**Required task**
Wherever the string "mathutils" appears in the listing, copy that line.
§ §
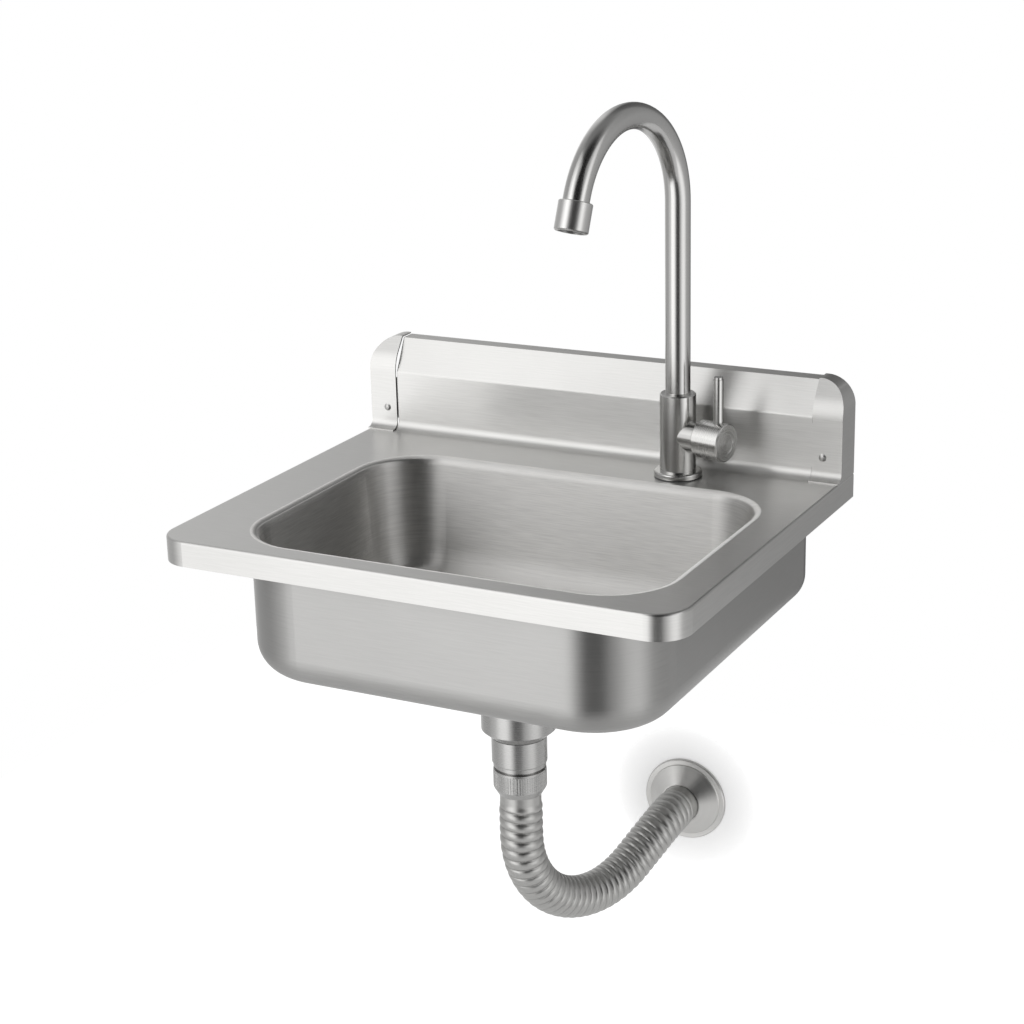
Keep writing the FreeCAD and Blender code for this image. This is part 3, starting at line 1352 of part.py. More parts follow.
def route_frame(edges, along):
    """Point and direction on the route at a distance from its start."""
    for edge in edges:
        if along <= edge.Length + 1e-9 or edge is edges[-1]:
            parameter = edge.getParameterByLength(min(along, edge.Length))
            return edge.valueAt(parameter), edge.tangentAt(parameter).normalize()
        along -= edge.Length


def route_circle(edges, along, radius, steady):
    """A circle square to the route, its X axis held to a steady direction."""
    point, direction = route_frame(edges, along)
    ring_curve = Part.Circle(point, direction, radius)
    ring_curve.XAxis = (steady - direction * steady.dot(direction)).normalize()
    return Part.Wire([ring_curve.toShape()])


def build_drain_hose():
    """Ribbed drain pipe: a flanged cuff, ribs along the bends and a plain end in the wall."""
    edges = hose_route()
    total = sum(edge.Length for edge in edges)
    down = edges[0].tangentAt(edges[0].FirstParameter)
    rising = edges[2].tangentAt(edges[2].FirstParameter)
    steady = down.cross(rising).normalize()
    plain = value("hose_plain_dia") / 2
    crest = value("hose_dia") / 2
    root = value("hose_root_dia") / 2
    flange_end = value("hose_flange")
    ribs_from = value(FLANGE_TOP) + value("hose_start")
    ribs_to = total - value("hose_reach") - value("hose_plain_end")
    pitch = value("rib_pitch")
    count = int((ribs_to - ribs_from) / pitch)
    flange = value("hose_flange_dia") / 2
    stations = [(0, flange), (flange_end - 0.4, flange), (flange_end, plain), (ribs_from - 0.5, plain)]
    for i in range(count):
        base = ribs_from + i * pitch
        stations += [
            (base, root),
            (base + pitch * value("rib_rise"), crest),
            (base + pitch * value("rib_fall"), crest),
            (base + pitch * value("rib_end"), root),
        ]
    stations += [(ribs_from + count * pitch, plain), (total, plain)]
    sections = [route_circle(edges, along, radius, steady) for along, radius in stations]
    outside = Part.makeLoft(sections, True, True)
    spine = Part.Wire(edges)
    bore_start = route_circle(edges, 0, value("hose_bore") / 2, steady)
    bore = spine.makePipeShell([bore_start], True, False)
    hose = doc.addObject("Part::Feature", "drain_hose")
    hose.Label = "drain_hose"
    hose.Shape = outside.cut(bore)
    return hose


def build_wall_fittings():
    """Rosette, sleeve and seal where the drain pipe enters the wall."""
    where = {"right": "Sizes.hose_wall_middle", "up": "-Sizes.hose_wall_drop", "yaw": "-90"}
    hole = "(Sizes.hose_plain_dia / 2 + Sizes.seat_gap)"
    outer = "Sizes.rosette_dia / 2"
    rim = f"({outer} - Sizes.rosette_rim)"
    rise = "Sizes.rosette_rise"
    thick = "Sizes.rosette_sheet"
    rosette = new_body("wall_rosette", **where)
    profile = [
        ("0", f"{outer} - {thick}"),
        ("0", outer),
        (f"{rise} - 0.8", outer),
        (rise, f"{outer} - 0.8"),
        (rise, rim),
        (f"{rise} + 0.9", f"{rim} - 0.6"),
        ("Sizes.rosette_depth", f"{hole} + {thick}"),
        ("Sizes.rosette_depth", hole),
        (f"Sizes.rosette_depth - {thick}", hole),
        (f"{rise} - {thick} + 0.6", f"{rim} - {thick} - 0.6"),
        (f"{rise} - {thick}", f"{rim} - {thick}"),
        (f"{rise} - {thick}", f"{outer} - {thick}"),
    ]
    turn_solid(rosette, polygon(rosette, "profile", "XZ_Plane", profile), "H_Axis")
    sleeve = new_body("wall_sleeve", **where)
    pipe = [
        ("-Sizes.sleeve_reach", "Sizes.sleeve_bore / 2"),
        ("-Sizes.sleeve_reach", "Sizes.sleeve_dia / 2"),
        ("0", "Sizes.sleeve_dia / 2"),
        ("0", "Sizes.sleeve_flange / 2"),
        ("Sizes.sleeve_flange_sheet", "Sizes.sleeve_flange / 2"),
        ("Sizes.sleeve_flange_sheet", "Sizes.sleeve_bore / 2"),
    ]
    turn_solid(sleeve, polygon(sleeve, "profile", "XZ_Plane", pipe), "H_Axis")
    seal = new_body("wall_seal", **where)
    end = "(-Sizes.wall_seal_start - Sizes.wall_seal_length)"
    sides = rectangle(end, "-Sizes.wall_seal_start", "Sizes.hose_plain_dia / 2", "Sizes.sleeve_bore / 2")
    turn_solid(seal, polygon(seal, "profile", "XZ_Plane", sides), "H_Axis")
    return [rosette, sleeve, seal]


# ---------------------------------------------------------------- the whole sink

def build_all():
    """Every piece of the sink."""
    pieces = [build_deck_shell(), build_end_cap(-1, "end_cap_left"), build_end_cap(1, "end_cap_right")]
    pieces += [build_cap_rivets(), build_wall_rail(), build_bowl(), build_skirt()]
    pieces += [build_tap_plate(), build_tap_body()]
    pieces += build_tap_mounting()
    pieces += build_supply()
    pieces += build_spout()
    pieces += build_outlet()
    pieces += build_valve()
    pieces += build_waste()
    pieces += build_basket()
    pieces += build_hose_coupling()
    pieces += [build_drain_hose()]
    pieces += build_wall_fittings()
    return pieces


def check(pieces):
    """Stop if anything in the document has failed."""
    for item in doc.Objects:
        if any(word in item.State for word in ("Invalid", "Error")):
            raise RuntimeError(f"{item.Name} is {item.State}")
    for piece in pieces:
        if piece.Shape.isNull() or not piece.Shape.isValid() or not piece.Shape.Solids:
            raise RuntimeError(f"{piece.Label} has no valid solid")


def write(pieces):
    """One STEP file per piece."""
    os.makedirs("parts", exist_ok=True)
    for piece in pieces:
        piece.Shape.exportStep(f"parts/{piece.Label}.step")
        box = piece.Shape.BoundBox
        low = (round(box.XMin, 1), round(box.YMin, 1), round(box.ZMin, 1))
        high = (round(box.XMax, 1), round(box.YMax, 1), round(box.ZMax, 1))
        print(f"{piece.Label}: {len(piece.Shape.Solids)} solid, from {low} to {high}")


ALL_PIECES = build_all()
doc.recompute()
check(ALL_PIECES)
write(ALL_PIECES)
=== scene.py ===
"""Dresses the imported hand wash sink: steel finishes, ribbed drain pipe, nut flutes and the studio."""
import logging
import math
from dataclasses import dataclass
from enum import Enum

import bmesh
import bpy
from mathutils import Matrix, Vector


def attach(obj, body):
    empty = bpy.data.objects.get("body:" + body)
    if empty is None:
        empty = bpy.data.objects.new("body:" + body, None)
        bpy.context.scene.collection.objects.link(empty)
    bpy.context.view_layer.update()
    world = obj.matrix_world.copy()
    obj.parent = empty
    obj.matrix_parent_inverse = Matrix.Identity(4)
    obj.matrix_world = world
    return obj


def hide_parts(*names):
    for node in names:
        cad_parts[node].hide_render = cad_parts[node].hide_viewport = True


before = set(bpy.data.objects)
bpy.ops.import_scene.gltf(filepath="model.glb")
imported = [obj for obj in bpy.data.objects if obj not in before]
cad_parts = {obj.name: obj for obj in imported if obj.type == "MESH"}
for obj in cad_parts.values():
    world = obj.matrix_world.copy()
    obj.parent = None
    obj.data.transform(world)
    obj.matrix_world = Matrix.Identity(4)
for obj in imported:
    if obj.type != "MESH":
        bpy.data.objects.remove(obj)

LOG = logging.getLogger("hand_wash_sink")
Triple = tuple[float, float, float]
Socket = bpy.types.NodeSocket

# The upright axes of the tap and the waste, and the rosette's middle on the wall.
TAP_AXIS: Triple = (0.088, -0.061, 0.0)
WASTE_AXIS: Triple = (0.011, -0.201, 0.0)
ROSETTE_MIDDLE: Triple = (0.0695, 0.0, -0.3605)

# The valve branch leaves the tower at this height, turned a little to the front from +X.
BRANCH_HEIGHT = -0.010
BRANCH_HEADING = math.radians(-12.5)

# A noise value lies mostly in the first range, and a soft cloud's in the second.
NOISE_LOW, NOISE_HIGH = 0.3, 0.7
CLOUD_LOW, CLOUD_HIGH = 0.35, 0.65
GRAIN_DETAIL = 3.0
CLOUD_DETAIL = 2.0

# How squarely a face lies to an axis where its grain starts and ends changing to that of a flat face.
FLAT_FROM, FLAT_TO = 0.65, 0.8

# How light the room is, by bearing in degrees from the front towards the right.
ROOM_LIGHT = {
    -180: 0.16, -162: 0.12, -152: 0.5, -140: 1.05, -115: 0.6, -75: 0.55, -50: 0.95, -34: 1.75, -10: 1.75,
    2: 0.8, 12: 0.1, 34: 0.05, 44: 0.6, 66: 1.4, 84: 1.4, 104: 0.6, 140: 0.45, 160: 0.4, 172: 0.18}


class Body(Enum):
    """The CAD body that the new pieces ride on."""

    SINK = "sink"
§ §
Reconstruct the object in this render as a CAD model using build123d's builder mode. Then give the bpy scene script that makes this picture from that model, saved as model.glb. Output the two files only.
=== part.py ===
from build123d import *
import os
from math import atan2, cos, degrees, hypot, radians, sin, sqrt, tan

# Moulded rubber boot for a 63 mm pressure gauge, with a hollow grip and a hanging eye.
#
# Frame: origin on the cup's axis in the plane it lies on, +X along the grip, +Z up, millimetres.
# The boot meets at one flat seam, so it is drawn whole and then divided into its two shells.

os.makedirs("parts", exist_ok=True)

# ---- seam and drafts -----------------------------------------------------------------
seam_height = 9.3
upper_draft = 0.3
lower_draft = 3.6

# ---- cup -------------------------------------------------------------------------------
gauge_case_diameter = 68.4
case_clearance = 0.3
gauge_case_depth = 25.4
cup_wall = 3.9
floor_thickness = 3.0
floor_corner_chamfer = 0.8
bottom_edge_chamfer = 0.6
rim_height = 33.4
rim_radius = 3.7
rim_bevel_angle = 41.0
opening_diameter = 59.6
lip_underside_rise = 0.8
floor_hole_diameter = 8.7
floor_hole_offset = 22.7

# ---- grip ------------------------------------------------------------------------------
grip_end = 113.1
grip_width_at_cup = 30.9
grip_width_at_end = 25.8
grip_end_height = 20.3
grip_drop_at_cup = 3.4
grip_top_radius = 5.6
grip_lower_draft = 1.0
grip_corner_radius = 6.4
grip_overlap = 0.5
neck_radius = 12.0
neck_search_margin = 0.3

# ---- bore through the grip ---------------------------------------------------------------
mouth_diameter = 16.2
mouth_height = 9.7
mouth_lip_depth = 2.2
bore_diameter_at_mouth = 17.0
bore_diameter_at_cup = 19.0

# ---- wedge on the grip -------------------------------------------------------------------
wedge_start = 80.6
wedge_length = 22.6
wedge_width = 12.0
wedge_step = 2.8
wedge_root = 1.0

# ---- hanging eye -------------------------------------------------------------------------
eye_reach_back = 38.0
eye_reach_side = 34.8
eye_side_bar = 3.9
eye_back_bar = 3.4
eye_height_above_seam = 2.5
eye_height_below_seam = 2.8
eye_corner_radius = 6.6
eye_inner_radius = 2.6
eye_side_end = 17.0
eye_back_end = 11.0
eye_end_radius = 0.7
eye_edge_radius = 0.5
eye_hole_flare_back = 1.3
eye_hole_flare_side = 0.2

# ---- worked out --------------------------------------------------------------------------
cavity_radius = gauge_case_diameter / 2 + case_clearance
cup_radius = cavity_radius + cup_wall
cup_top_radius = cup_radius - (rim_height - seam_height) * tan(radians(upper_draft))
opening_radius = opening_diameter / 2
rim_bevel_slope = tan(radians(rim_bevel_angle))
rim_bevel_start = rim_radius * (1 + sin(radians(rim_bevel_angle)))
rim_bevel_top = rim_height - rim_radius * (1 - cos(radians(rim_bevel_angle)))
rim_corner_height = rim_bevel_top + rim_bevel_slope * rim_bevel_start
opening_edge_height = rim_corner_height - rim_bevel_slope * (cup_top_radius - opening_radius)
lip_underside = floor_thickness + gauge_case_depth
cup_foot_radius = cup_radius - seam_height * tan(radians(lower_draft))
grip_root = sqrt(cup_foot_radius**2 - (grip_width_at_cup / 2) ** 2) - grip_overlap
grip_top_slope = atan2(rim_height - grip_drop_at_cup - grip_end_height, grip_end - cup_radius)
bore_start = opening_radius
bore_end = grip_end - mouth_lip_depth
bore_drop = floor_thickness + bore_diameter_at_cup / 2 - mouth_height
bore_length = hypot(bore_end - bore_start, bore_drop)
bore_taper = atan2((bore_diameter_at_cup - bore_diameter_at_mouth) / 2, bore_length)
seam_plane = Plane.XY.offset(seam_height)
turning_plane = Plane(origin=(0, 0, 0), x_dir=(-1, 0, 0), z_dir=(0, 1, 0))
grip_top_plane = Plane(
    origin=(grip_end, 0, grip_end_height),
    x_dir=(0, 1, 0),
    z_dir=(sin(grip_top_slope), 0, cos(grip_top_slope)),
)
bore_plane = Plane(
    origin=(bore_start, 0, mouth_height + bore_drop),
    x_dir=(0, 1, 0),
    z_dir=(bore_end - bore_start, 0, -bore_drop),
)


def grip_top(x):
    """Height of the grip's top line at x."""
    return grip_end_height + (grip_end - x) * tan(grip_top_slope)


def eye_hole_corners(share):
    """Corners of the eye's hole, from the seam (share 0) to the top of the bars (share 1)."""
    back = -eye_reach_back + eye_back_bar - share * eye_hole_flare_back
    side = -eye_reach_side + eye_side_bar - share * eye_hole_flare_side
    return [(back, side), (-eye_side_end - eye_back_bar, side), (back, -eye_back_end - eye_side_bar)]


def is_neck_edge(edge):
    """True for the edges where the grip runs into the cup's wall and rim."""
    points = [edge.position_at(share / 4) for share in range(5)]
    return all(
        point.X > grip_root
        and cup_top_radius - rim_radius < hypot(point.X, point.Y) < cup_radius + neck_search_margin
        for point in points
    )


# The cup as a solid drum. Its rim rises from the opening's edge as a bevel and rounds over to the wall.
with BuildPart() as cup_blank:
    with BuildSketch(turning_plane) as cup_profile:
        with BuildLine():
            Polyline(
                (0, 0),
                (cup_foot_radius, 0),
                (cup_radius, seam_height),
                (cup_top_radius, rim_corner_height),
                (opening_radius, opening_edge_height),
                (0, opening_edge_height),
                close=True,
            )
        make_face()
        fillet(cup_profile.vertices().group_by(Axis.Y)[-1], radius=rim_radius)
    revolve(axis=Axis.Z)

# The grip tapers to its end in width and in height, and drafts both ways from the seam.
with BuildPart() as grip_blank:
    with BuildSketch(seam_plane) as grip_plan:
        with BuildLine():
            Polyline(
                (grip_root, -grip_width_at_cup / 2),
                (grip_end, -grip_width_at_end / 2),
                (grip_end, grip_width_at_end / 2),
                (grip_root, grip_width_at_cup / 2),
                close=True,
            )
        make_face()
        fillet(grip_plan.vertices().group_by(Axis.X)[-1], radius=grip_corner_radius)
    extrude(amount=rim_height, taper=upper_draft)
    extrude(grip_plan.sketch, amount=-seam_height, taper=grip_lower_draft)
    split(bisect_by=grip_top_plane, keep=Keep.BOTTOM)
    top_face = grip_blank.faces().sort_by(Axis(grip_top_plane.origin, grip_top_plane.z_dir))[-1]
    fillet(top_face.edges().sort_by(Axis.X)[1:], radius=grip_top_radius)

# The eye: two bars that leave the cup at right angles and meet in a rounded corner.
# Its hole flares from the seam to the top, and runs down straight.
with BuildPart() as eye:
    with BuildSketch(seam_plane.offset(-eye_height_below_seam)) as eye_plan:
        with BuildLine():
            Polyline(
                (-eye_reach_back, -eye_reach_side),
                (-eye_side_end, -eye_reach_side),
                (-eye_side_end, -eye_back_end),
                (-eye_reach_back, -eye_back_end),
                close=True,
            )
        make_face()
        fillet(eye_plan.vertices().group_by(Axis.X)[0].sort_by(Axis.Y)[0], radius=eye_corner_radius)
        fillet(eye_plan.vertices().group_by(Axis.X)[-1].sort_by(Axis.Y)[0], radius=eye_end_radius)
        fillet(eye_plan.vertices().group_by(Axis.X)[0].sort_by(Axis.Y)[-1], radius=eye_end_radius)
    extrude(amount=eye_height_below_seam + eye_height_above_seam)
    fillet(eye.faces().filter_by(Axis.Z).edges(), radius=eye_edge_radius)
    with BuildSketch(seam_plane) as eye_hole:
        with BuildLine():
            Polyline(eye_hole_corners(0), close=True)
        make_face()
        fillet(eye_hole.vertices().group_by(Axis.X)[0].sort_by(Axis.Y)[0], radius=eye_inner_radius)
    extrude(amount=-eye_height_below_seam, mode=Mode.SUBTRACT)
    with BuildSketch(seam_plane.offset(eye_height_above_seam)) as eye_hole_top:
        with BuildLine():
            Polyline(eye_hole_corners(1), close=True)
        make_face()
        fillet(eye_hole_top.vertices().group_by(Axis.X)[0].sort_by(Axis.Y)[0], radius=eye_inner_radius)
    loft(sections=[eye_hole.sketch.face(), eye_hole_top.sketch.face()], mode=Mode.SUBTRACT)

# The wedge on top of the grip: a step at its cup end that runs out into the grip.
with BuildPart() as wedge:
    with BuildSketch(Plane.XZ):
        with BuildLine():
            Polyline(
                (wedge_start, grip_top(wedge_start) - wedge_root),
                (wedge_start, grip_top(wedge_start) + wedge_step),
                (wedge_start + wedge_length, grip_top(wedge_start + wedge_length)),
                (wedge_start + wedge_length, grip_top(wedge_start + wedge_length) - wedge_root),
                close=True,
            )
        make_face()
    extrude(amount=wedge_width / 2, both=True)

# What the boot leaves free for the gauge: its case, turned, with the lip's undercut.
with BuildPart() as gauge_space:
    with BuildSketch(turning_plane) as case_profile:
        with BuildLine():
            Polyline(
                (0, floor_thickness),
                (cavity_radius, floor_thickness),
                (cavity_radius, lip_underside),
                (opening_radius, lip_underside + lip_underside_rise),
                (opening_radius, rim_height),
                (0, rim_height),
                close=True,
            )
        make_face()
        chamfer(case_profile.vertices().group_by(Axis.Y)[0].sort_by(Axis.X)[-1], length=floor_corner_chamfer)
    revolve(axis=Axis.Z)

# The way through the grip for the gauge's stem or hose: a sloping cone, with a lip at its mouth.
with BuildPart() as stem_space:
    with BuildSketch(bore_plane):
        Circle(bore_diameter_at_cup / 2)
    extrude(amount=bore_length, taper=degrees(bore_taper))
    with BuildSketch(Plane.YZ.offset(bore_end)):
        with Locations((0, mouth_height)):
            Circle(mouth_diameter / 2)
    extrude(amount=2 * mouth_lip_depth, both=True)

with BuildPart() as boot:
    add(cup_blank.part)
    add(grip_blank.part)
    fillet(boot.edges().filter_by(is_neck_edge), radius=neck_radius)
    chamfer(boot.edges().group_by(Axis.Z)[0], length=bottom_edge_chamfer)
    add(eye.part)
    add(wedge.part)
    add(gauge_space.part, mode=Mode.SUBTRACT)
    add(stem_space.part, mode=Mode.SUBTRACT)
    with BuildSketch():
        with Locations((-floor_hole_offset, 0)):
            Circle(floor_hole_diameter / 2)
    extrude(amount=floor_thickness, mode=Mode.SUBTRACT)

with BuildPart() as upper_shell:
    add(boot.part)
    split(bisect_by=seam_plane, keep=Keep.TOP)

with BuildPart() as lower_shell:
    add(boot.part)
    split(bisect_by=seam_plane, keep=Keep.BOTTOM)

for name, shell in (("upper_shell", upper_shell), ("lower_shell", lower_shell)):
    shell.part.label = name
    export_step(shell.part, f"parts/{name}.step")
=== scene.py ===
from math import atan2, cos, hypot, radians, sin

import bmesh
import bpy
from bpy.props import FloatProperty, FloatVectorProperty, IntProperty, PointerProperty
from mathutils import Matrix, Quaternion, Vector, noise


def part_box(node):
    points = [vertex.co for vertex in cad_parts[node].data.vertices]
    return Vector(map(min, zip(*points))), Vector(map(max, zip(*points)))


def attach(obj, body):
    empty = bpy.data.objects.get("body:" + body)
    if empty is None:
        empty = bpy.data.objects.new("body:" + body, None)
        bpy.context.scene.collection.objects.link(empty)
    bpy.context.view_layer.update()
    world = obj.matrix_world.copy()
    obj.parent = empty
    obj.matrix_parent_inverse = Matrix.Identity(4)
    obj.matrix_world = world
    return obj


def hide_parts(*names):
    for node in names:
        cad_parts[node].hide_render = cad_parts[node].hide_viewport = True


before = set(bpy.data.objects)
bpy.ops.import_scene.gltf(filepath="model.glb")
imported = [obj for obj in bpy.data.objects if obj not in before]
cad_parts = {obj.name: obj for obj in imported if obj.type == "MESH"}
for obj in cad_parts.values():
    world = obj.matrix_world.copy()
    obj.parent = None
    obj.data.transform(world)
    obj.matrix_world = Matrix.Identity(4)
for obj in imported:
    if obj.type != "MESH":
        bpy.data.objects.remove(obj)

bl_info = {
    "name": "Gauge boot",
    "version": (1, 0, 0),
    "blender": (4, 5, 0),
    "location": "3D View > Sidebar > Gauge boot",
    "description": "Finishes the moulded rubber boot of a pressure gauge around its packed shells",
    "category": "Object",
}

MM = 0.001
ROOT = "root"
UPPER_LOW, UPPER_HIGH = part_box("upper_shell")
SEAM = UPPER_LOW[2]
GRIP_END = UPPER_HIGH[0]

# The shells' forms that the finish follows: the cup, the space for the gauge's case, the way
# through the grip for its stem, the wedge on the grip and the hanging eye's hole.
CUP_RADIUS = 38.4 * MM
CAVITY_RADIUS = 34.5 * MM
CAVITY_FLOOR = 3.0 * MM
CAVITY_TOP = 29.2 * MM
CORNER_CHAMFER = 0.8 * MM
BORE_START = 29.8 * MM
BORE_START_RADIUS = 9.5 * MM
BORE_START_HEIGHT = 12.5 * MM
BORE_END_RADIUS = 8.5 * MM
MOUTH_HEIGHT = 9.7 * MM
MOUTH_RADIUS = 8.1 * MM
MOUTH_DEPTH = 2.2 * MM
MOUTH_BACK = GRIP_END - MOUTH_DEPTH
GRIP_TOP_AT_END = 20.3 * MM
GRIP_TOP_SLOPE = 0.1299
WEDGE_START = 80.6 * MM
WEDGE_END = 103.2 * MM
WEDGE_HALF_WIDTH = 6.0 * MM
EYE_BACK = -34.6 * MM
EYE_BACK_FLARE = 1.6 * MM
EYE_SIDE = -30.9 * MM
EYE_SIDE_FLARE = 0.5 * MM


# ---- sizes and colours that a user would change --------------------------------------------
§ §
**Correct answer**
from mathutils import Matrix, Vector
from mathutils import Matrix, Quaternion, Vector, noise